## START Collected data

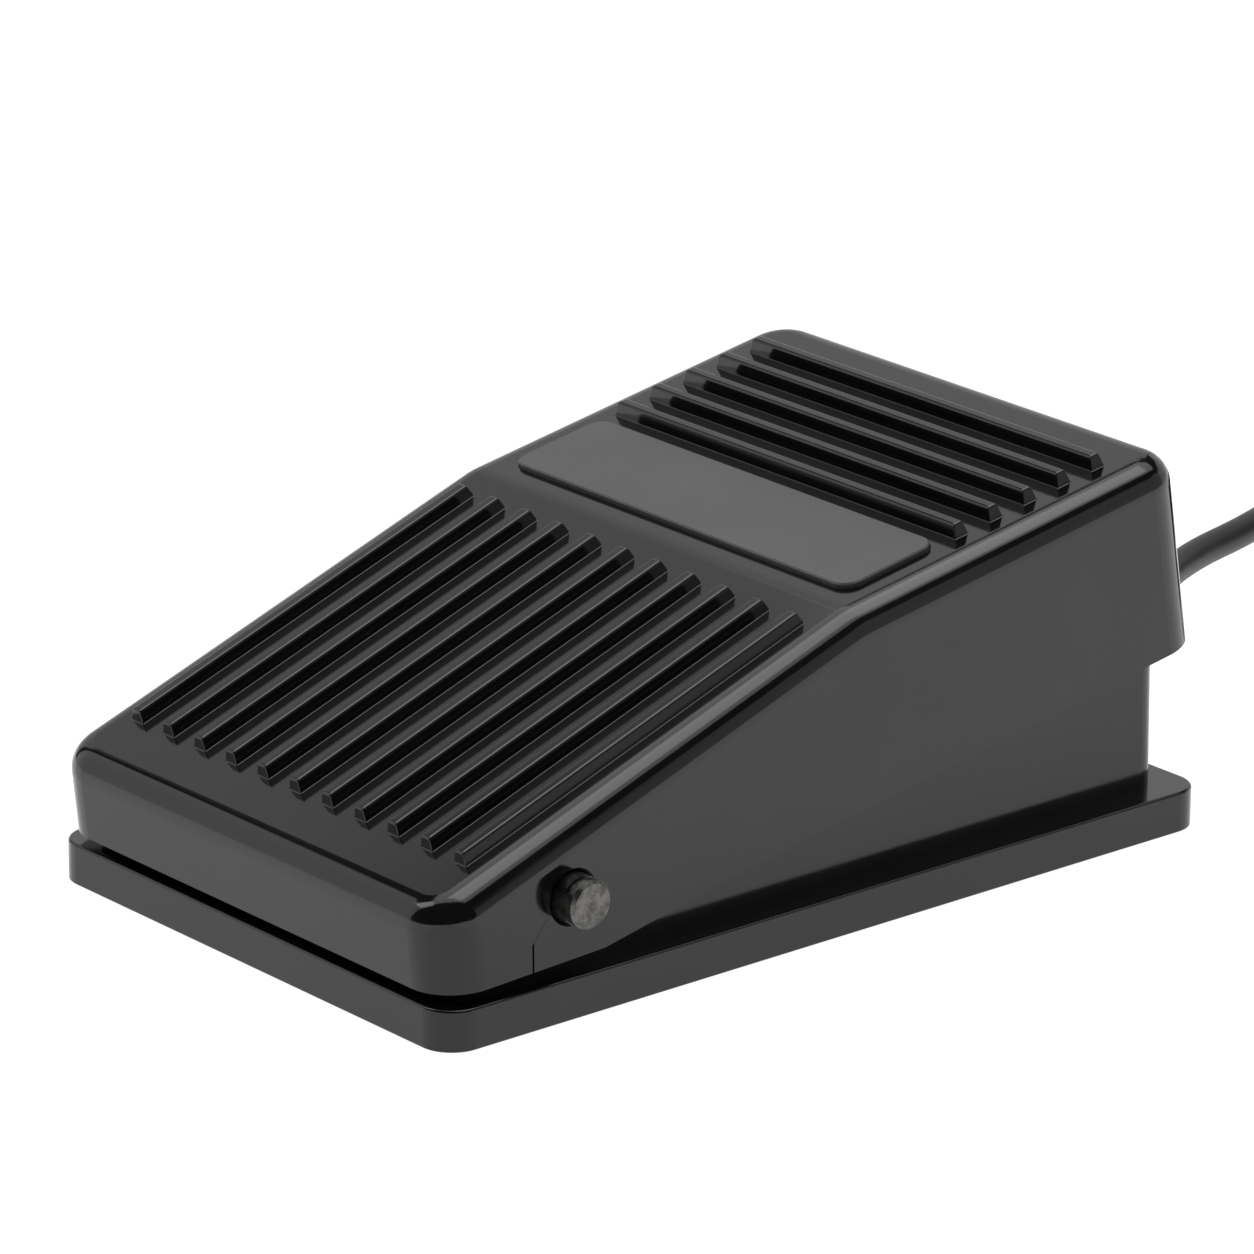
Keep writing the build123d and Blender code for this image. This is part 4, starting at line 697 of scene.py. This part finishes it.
def upright_box(name, azimuth, half_angle, top, radiance):
    """A soft box that stands at ring_distance, as wide and as high as those angles."""
    height = ring_distance * np.tan(radians(top))
    width = 2 * ring_distance * np.tan(radians(half_angle))
    towards = (cos(radians(azimuth)), sin(radians(azimuth)), 0)
    middle = lit_centre + Vector((0, 0, height / 2))
    softbox(name, towards, ring_distance, width, height, radiance, middle)


softbox("overhead", towards=(-0.1, 0.2, 0.97), distance=1.2, width=1.5, height=1.3, radiance=1.5)
softbox(
    "overhead_core", towards=(-0.02, 0.2, 0.98), distance=1.2, width=0.8, height=0.8, radiance=1.9,
)
softbox(
    "left_key", towards=(-0.45, -0.46, 0.77), distance=1.2, width=0.4, height=0.4, radiance=3.0,
)
upright_box("left_rear", azimuth=152, half_angle=28, top=42.5, radiance=0.7)
upright_box("left_front", azimuth=212, half_angle=24, top=44, radiance=0.95)
upright_box("rear", azimuth=95, half_angle=28, top=30, radiance=0.8)
upright_box("right_rear", azimuth=42, half_angle=24, top=38, radiance=0.45)

# The room round the lamps is nearly dark
world = bpy.data.worlds.new("studio")
bpy.context.scene.world = world
world.use_nodes = True
world.node_tree.nodes["Background"].inputs["Color"].default_value = (0.04, 0.04, 0.0405, 1)
bpy.context.scene.view_settings.view_transform = "Standard"

# The camera stands where the photograph was taken from: its angles, lens and distance were
# solved from the object's own corners. It aims a little beside and above the origin.
azimuth = radians(49.525)
elevation = radians(19.197)
roll = radians(0.54)
camera_distance = 0.773634
aimed_right = -0.000887
aimed_up = 0.022524
aimed_from = Vector((0, 0, 0.0008))
back = Vector((sin(azimuth) * cos(elevation), -cos(azimuth) * cos(elevation), sin(elevation)))
level = Vector((0, 0, 1)).cross(back).normalized()
upright = back.cross(level)
right = level * cos(roll) + upright * sin(roll)
up = upright * cos(roll) - level * sin(roll)
camera_data = bpy.data.cameras.new("camera")
camera_data.lens = 219.04
camera_data.sensor_width = 36.0
camera_data.clip_start = 0.01
camera_data.clip_end = 50.0
camera = put_in_scene("camera", camera_data)
camera_place = right * aimed_right + up * aimed_up + back * camera_distance + aimed_from
camera_turn = Matrix((right, up, back)).transposed().to_4x4()
camera.matrix_world = Matrix.Translation(camera_place) @ camera_turn
bpy.context.scene.camera = camera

## END Collected data

◆ Task statement
Copy out the whole listing exactly.

◆ Problem solution
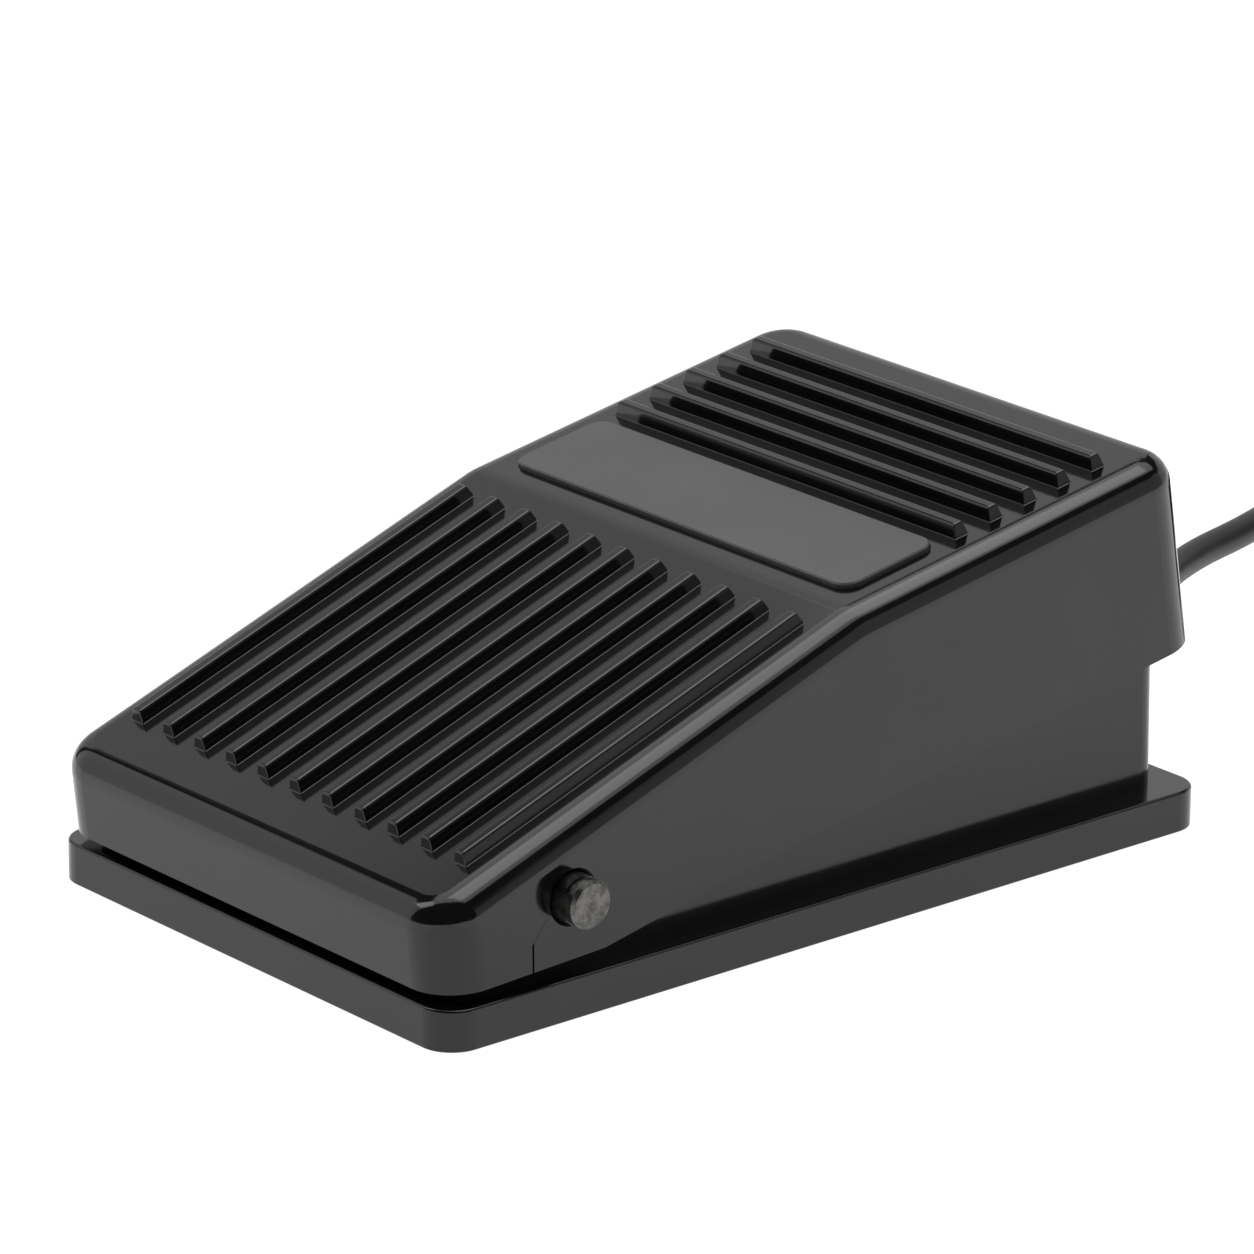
Keep writing the build123d and Blender code for this image. This is part 4, starting at line 697 of scene.py. This part finishes it.
def upright_box(name, azimuth, half_angle, top, radiance):
    """A soft box that stands at ring_distance, as wide and as high as those angles."""
    height = ring_distance * np.tan(radians(top))
    width = 2 * ring_distance * np.tan(radians(half_angle))
    towards = (cos(radians(azimuth)), sin(radians(azimuth)), 0)
    middle = lit_centre + Vector((0, 0, height / 2))
    softbox(name, towards, ring_distance, width, height, radiance, middle)


softbox("overhead", towards=(-0.1, 0.2, 0.97), distance=1.2, width=1.5, height=1.3, radiance=1.5)
softbox(
    "overhead_core", towards=(-0.02, 0.2, 0.98), distance=1.2, width=0.8, height=0.8, radiance=1.9,
)
softbox(
    "left_key", towards=(-0.45, -0.46, 0.77), distance=1.2, width=0.4, height=0.4, radiance=3.0,
)
upright_box("left_rear", azimuth=152, half_angle=28, top=42.5, radiance=0.7)
upright_box("left_front", azimuth=212, half_angle=24, top=44, radiance=0.95)
upright_box("rear", azimuth=95, half_angle=28, top=30, radiance=0.8)
upright_box("right_rear", azimuth=42, half_angle=24, top=38, radiance=0.45)

# The room round the lamps is nearly dark
world = bpy.data.worlds.new("studio")
bpy.context.scene.world = world
world.use_nodes = True
world.node_tree.nodes["Background"].inputs["Color"].default_value = (0.04, 0.04, 0.0405, 1)
bpy.context.scene.view_settings.view_transform = "Standard"

# The camera stands where the photograph was taken from: its angles, lens and distance were
# solved from the object's own corners. It aims a little beside and above the origin.
azimuth = radians(49.525)
elevation = radians(19.197)
roll = radians(0.54)
camera_distance = 0.773634
aimed_right = -0.000887
aimed_up = 0.022524
aimed_from = Vector((0, 0, 0.0008))
back = Vector((sin(azimuth) * cos(elevation), -cos(azimuth) * cos(elevation), sin(elevation)))
level = Vector((0, 0, 1)).cross(back).normalized()
upright = back.cross(level)
right = level * cos(roll) + upright * sin(roll)
up = upright * cos(roll) - level * sin(roll)
camera_data = bpy.data.cameras.new("camera")
camera_data.lens = 219.04
camera_data.sensor_width = 36.0
camera_data.clip_start = 0.01
camera_data.clip_end = 50.0
camera = put_in_scene("camera", camera_data)
camera_place = right * aimed_right + up * aimed_up + back * camera_distance + aimed_from
camera_turn = Matrix((right, up, back)).transposed().to_4x4()
camera.matrix_world = Matrix.Translation(camera_place) @ camera_turn
bpy.context.scene.camera = camera